- 59°12′52″N 10°56′18″E﻿ / ﻿59.21450°N 10.93841°E
- Established: 2 February 1979
- Dissolved: 21 April 2021
- Jurisdiction: Southwestern Østfold
- Location: Fredrikstad, Norway
- Coordinates: 59°12′52″N 10°56′18″E﻿ / ﻿59.21450°N 10.93841°E
- Appeals to: Borgarting Court of Appeal

= Fredrikstad District Court =

Former district court in Norway

Fredrikstad District Court (Fredrikstad tingrett) was a district court in southwestern Østfold county, Norway. The court was based in Fredrikstad. The court existed until 2021. It had jurisdiction over Fredrikstad Municipality and Hvaler Municipality. Cases from this court could be appealed to Borgarting Court of Appeal.

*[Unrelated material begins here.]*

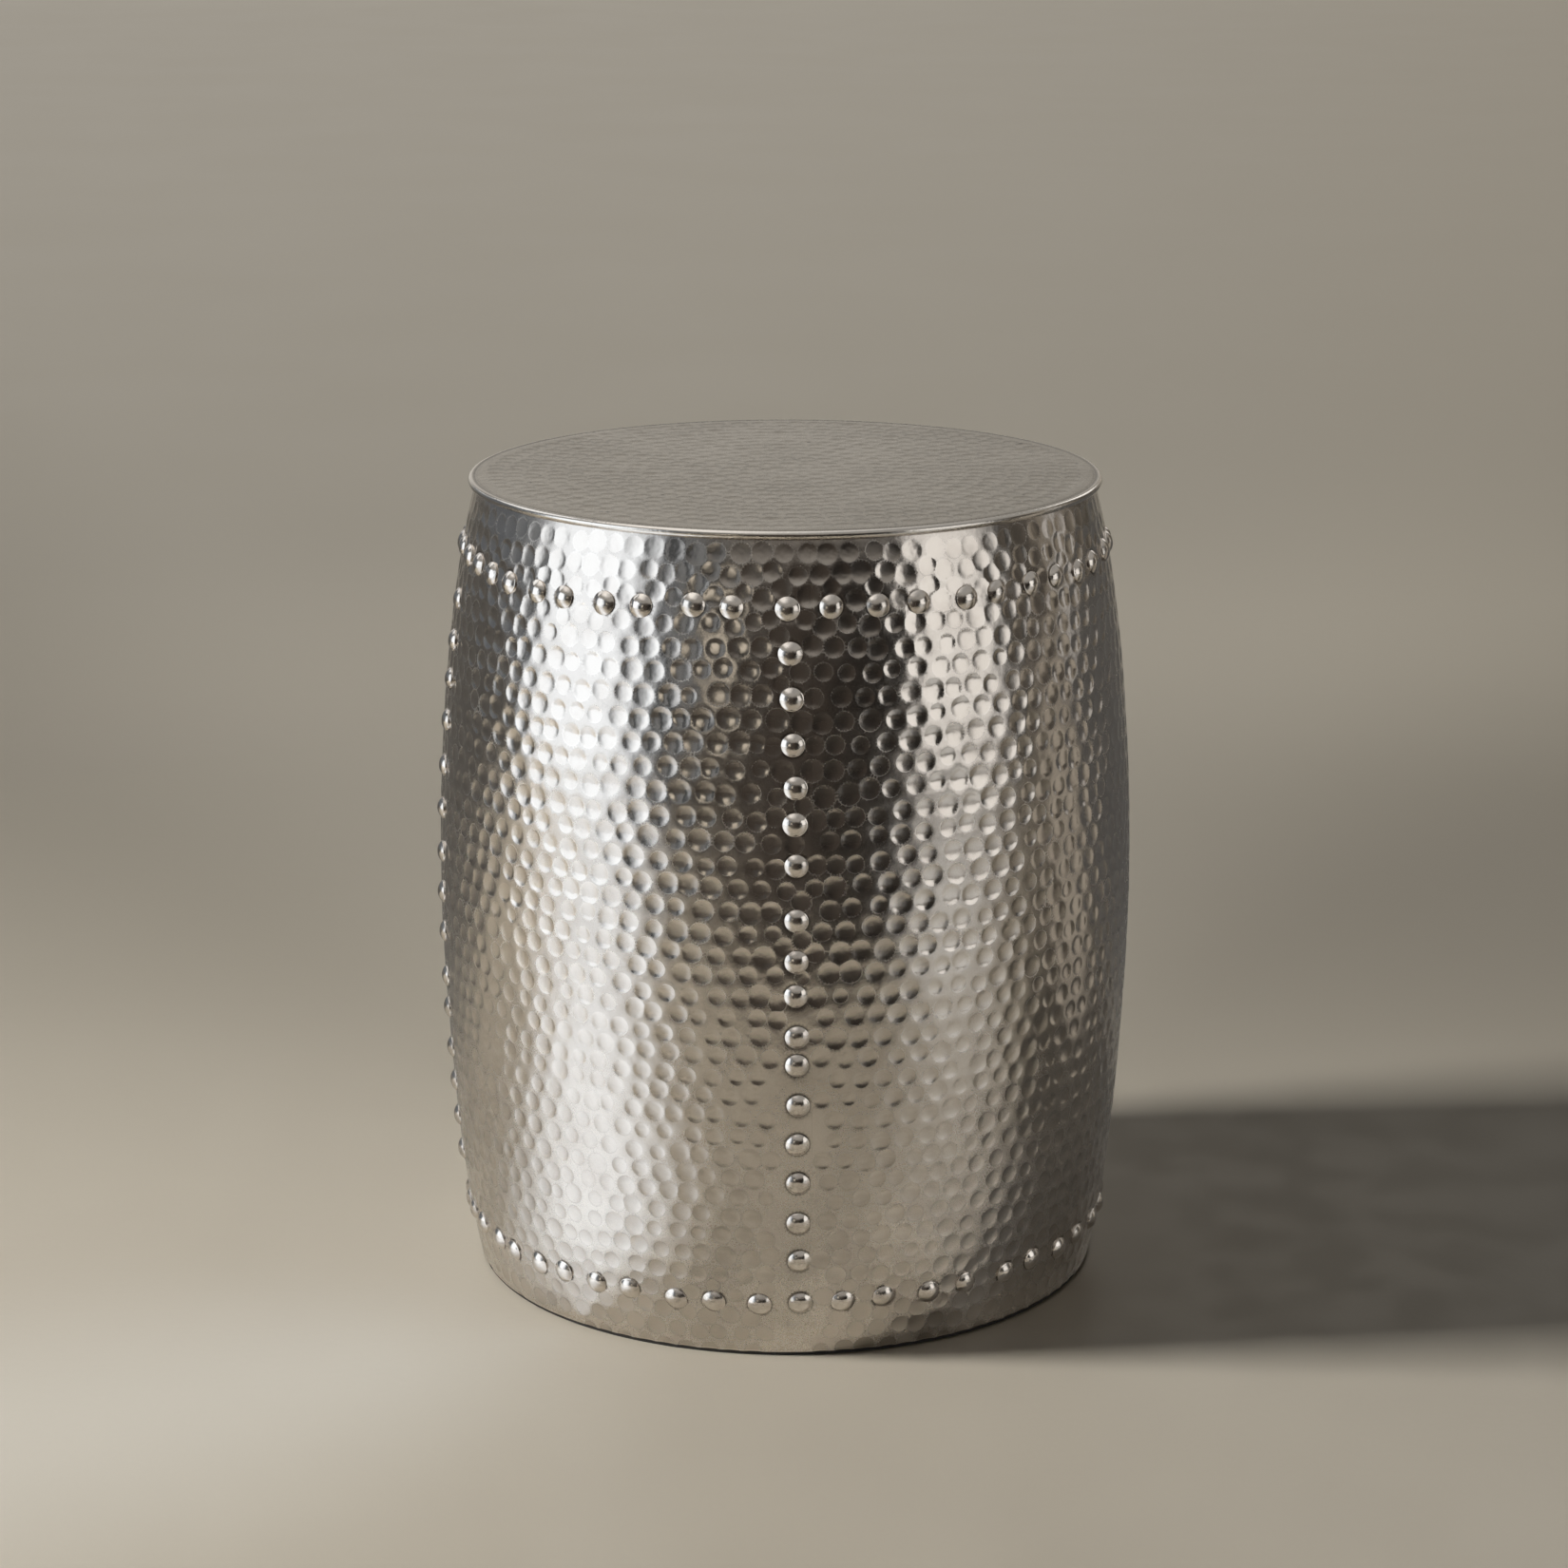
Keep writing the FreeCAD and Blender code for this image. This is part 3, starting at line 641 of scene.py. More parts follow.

The court was a court of first instance. Its judicial duties were mainly to settle criminal cases and to resolve civil litigation as well as bankruptcy. The administration and registration tasks of the court included death registration, issuing certain certificates, performing duties of a notary public, and officiating civil wedding ceremonies. Cases from this court were heard by a combination of professional judges and lay judges.

==History==
The court was created on 2 February 1979 when the old Fredrikstad city court and the old Onsøy District Court were merged to form the new Fredrikstad District Court. On 1 January 1994, Borge Municipality was moved from the Sarpsborg District Court to Fredrikstad District Court (because Borge Municipality was merged into Fredrikstad Municipality on that date).

On 26 April 2021, Fredrikstad District Court was merged with the Halden District Court, Moss District Court, and Sarpsborg District Court to create the new Søndre Østfold District Court.